President Ortega has made moves to centralize control of the military in the executive branch, ostensibly in connection with the fight against drugs and crime, but as El Pais recently reported, the Nicaraguan army “has been heavily criticized by civil society after the harsh crackdown against thousands of farmers who have protested the Interoceanic Canal project…Nicaraguan Army soldiers have accompanied the Chinese census workers engaged in mapping the canal route and have been charged with protecting the interests of the Chinese company HKND as well as engaging in operations of repression against those who oppose the Canal, according to reports by human rights organizations.”

According to the Committee to Protect Journalists, Ortega hasn’t held a public press conference for more than eight years.
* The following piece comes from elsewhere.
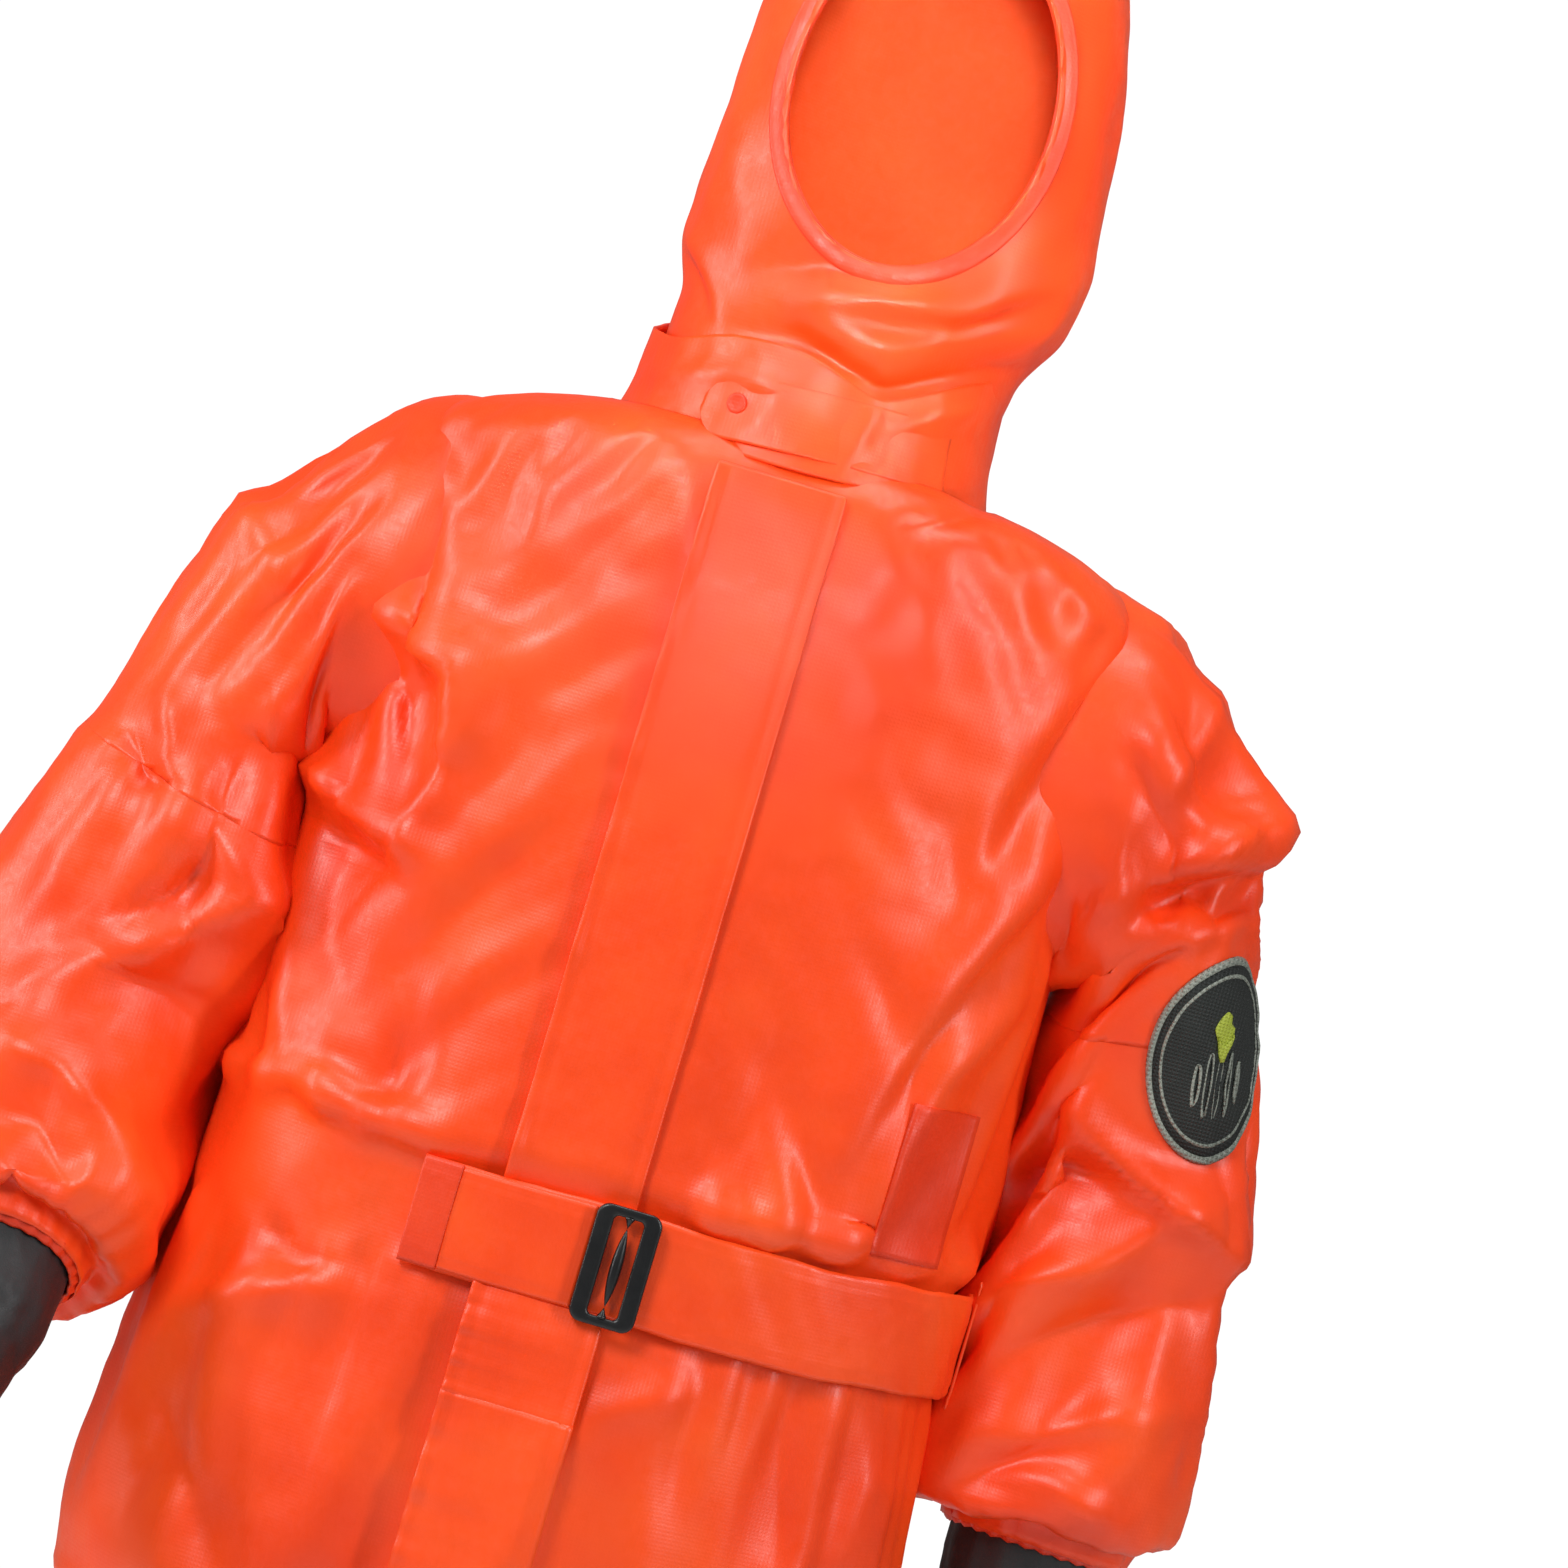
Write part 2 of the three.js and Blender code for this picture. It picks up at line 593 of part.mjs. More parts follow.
const buckle = new THREE.Group();
buckle.rotation.x = Math.PI / 2;
buckle.position.set(BUCKLE.x, -(sectionAt(BODY, BELT.z).front + tailOff[1] + 0.8), BELT.z);
suit.add(buckle);
const frameShape = roundRectangle(BUCKLE.wide, BUCKLE.tall, BUCKLE.corner);
frameShape.holes.push(roundRectangle(BUCKLE.holeWide, BUCKLE.holeTall, 3, THREE.Path));
const frame = new THREE.ExtrudeGeometry(frameShape, {
  depth: BUCKLE.thick,
  bevelEnabled: false,
  curveSegments: 3,
});
add('buckle_frame', closed(frame), blackPlastic, buckle);
const bar = new THREE.CylinderGeometry(BUCKLE.bar / 2, BUCKLE.bar / 2, BUCKLE.holeTall - 2 * GAP, 10);
bar.translate(0, 0, BUCKLE.thick / 2);
add('buckle_bar', closed(bar), blackPlastic, buckle);

// ---------------------------------------------------------------- collar

const collarRing = (z, grow = 0) =>
  levelRing({ y: COLLAR.y, wide: COLLAR.wide + grow, deep: COLLAR.deep + grow }, z);

/** The stand collar: a low wall with a notch at the front. */
function collarSolid() {
  const rings = [
    collarRing(COLLAR.base, COLLAR.flare),
    collarRing(COLLAR.bend),
    collarRing(COLLAR.top, -COLLAR.flare / 2),
  ];
  const wall = solidOf(tube(rings, WALL, 28));
  const notch = new THREE.Shape([
    new THREE.Vector2(NOTCH.x, NOTCH.z),
    new THREE.Vector2(NOTCH.x - NOTCH.right, COLLAR.top + NOTCH.above),
    new THREE.Vector2(NOTCH.x + NOTCH.left, COLLAR.top + NOTCH.above),
  ]);
  const prism = new THREE.ExtrudeGeometry(notch, { depth: FAR, bevelEnabled: false });
  prism.rotateX(Math.PI / 2);
  return wall.subtract(solidOf(closed(prism)));
}

add('collar_band', geometryOf(collarSolid()), orange);

/** A point in front of the collar, by its x. */
function collarFront(x, z, off) {
  const low = Math.max(0, 1 - (z - COLLAR.base) / (COLLAR.bend - COLLAR.base));
  const grow = (COLLAR.flare + 1) * low + off;
  const [wide, deep] = [COLLAR.wide + grow, COLLAR.deep + grow];
  return new THREE.Vector3(x, COLLAR.y - deep * Math.sqrt(1 - (x / wide) ** 2), z);
}

add(
  'collar_tab',
  sheet(8, 3, (u, v, depth) =>
    collarFront(mix(TAB.right, TAB.left, u), mix(TAB.base, TAB.top, v), mix(...TAB.off, depth))),
  orange,
);
const snapTurn = new THREE.Group();
snapTurn.position.copy(collarFront(SNAP.x, SNAP.z, SNAP.off + SNAP.thick));
snapTurn.rotation.z = Math.asin(SNAP.x / COLLAR.wide);
suit.add(snapTurn);
const snapDisc = new THREE.CylinderGeometry(SNAP.radius, SNAP.radius, SNAP.thick, 14);
add('collar_snap', closed(snapDisc), blackPlastic, snapTurn);

const neckRing = (z) => levelRing(NECK, z);
const underHood = levelRing({ ...HOOD[0], wide: 100, front: 100, back: 104 }, HOOD_BASE - GAP);
add(
  'neck_skirt',
  tube([neckRing(NECK.base), neckRing(COLLAR.top + NECK.above), underHood]),
  orangeDark,
);

// ---------------------------------------------------------------- hood

const middleX = HOOD[4].x;

/** An upright oval that runs from far in front back to y, through the face opening. */
function faceOval(grow, y) {
  const oval = new THREE.CylinderGeometry(1, 1, y + FAR, 32);
  oval.scale(FACE.wide + grow, 1, FACE.tall + grow);
  oval.translate(FACE.x, (y - FAR) / 2, FACE.z);
  return solidOf(closed(oval));
}

/** The hood's shell, thicker or thinner by grow on both sides. */
function hoodShell(grow) {
  const rings = HOOD.map((row) => levelRing({ ...row, power: 2.15 }));
  const below = { ...rings[0], middle: rings[0].middle.clone().setZ(HOOD_BASE - PAST) };
  const inside = solidOf(filled([below, ...rings.slice(0, -1)], -WALL - grow, 28));
  return solidOf(filled(rings, grow, 28)).subtract(inside);
}

/** The middle of the hood, from the brow over the crown to the nape, widened by grow. */
function crownRegion(grow) {
  const half = CROWN.half + grow;
  const top = boxSolid([middleX - half, -FAR, CROWN.brow - grow], [middleX + half, FAR, FAR]);
  return top.add(boxSolid([middleX - half, CROWN.back - grow, 0], [middleX + half, FAR, FAR]));
}

const hood = hoodShell(0).subtract(faceOval(FACE.seal + GAP, 0));
const half = (sign) =>
  boxSolid(
    [sign < 0 ? -FAR : middleX + GAP / 2, -FAR, 0],
    [sign < 0 ? middleX - GAP / 2 : FAR, FAR, FAR],
  ).subtract(crownRegion(GAP));
add('hood_left_panel', geometryOf(hood.intersect(half(1))), orange);
add('hood_right_panel', geometryOf(hood.intersect(half(-1))), orange);
add('hood_crown_strip', geometryOf(hood.intersect(crownRegion(0))), orange);
const sealBand = faceOval(FACE.seal, 0).subtract(faceOval(0, PAST));
add('face_seal', geometryOf(hoodShell(FACE.proud).intersect(sealBand)), orangeDark);

// ---------------------------------------------------------------- legs and boots

/** A ring of one leg at height z. */
const legRing = (sign, z) => {
  const row = sectionAt(LEG, z);
  return levelRing({ x: sign * row.x, y: HIP.y, wide: row.wide, deep: row.deep }, z);
};

/** The hollow boot below the ankle: ankle and foot in one moulding. */
function bootSolid(sign) {
  const foot = (grow) => {
    const rows = grow < 0 ? FOOT.slice(1, -1) : FOOT;
    const rings = rows.map(({ y, wide, top }) => ({
      middle: new THREE.Vector3(sign * BOOT.x, y, (top + BOOT.welt) / 2),
      across: new THREE.Vector3(wide, 0, 0),
      deep: new THREE.Vector3(0, 0, (top - BOOT.welt) / 2),
      back: new THREE.Vector3(0, 0, (BOOT.welt - top) / 2),
      power: 2.8,
    }));
    return solidOf(filled(rings, grow, 14));
  };
  const ankle = (grow, top) => {
    const ring = (z, wide, deep) => levelRing({ x: sign * BOOT.x, y: BOOT.y + 4, wide, deep }, z);
    return solidOf(filled([ring(top, 54, 60), ring(-1436, 44, 62)], grow, 18));
  };
  return foot(0).add(ankle(0, BOOT.foot)).subtract(foot(-WALL).add(ankle(-WALL, BOOT.foot + 5)));
}

/** The outline of a boot sole: round heel, narrow waist and round toe. */
function soleShape() {
  const points = [...FOOT, ...FOOT.slice().reverse()].map(({ y, wide }, k) =>
    new THREE.Vector2((k < FOOT.length ? 1 : -1) * (wide + 3), y + (y < -150 ? -4 : y > 60 ? 4 : 0)));
  return new THREE.Shape(points);
}

[['left', 1], ['right', -1]].forEach(([side, sign]) => {
  const level = (z) => legRing(sign, z);
  const hipHeights = [LEG_TOP - GAP, -770, -800 + GAP];
  add(`${side}_hip_section`, tube(hipHeights.map(level), WALL, 20), orange);
  add(`${side}_thigh_leg`, tube([-800, -870, -935].map(level)), orange);
  add(`${side}_knee_section`, tube([-935 - GAP, -1000, -1065 + GAP].map(level)), orange);
  add(`${side}_shin_leg`, tube([-1065, -1180, -1255, -1296].map(level)), orange);

  const shaft = (z, wide, deep) => levelRing({ x: sign * BOOT.x, y: BOOT.y, wide, deep }, z);
  add(`${side}_boot_shaft`, tube([shaft(BOOT.top, 62, 66), shaft(BOOT.ankle, 55, 60)]), blackRubber);
  const anklePlace = { x: sign * BOOT.x, y: BOOT.y + 3, wide: 54, deep: 60 };
  add(
    `${side}_ankle_section`,
    tube([shaft(BOOT.ankle - GAP, 55, 60), levelRing(anklePlace, BOOT.foot + GAP)]),
    blackRubber,
  );
  add(`${side}_boot_foot`, geometryOf(bootSolid(sign)), blackRubber);
  const sole = new THREE.ExtrudeGeometry(soleShape(), {
    depth: BOOT.welt - BOOT.sole - GAP,
    bevelEnabled: false,
  });
  sole.translate(sign * BOOT.x, 0, BOOT.sole);
  add(`${side}_boot_sole`, closed(sole), blackRubber);
});

// ---------------------------------------------------------------- sleeve badge

/** A plain oval badge bent to the outer front of the left upper sleeve. */
function badgeGeometry() {
  const { start, upper } = armLines(ARMS.left);
  const turn = THREE.MathUtils.degToRad(BADGE.turn);
  return sheet(6, 6, (u, v, depth) => {
    const [x, y] = [2 * u - 1, 2 * v - 1];
    const across = (x * Math.sqrt(1 - (y * y) / 2) * BADGE.wide) / 2;
    const along = BADGE.down - (y * Math.sqrt(1 - (x * x) / 2) * BADGE.tall) / 2;
    const share = along / BADGE_CONE.long;
    const [wide, deep] = [mix(...BADGE_CONE.wide, share), mix(...BADGE_CONE.deep, share)];
    const ring = limbRing(start.clone().addScaledVector(upper, along), upper, wide, deep);
    const off = mix(BADGE.lift, BADGE.lift + BADGE.thick, depth);
    return ringPoint(ring, turn + across / BADGE.bend, off);
  });
}

add('sleeve_badge', badgeGeometry(), badgeBlack);

export default suit;
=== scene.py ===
"""A hooded chemical protective suit of glossy rubber-coated cloth, dressed around its fixed frame.

Lengths are metres in the frame's own axes: +Z up, -Y the front, +X the wearer's left. Sizes that a maker
would write in millimetres go through mm().
"""

import json
import logging
import math
from dataclasses import dataclass
from enum import Enum
from typing import Callable, Iterable, Optional, Sequence

import bmesh
import bpy
import numpy as np
from mathutils import Matrix, Vector, noise
from mathutils.bvhtree import BVHTree
from mathutils.interpolate import poly_3d_calc
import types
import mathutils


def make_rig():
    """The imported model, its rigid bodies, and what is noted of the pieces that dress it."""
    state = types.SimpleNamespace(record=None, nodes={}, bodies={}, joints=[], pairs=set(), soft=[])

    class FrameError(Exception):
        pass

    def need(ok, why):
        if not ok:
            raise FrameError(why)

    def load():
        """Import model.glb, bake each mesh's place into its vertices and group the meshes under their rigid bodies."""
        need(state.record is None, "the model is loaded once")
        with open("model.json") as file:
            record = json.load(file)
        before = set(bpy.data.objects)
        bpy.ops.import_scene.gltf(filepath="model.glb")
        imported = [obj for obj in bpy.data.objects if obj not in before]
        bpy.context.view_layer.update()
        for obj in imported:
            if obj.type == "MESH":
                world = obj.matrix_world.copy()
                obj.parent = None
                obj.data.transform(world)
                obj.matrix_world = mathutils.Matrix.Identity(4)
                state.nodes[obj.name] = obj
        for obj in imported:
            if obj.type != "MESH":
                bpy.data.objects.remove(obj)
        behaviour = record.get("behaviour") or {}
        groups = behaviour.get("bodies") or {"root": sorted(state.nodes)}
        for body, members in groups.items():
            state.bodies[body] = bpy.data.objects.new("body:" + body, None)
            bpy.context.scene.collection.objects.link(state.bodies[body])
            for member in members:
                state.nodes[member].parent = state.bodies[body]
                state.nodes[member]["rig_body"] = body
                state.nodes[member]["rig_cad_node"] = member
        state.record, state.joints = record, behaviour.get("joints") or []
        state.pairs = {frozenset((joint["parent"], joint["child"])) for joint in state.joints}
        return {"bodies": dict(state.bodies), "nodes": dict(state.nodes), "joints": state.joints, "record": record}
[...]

The closed-off nature of many of the major actors involved in the Grand Canal project – the Nicaraguan armed forces, HKND, as well as the Chinese, Russian and Nicaraguan governments – make it difficult for journalists and civil society organizations to operate effectively. In the case of the Grand Canal, this lack of open public debate and discussion has fueled fear and resentment on the part of those with legitimate concerns about the project. Rather than engaging in a dialogue with its citizens, the Nicaraguan government has responded with repression and propaganda.

As it stands, the Nicaraguan, Chinese, U.S. and Russian governments appears unlikely to engage in significant international efforts to ensure the canal project moves forward in a socially and environmentally responsibly way. Nevertheless, continued activism by groups and individuals on the ground in Nicaragua, combined with ongoing international media attention, has helped generate the beginnings of international relationships that can help grow and sustain awareness about this important issue.

As one anti-canal activist recently told Al-Jazeera, “[W]e have never seen anything like what is happening today…We’re not in agreement with this, and we’re going to fight until the end.”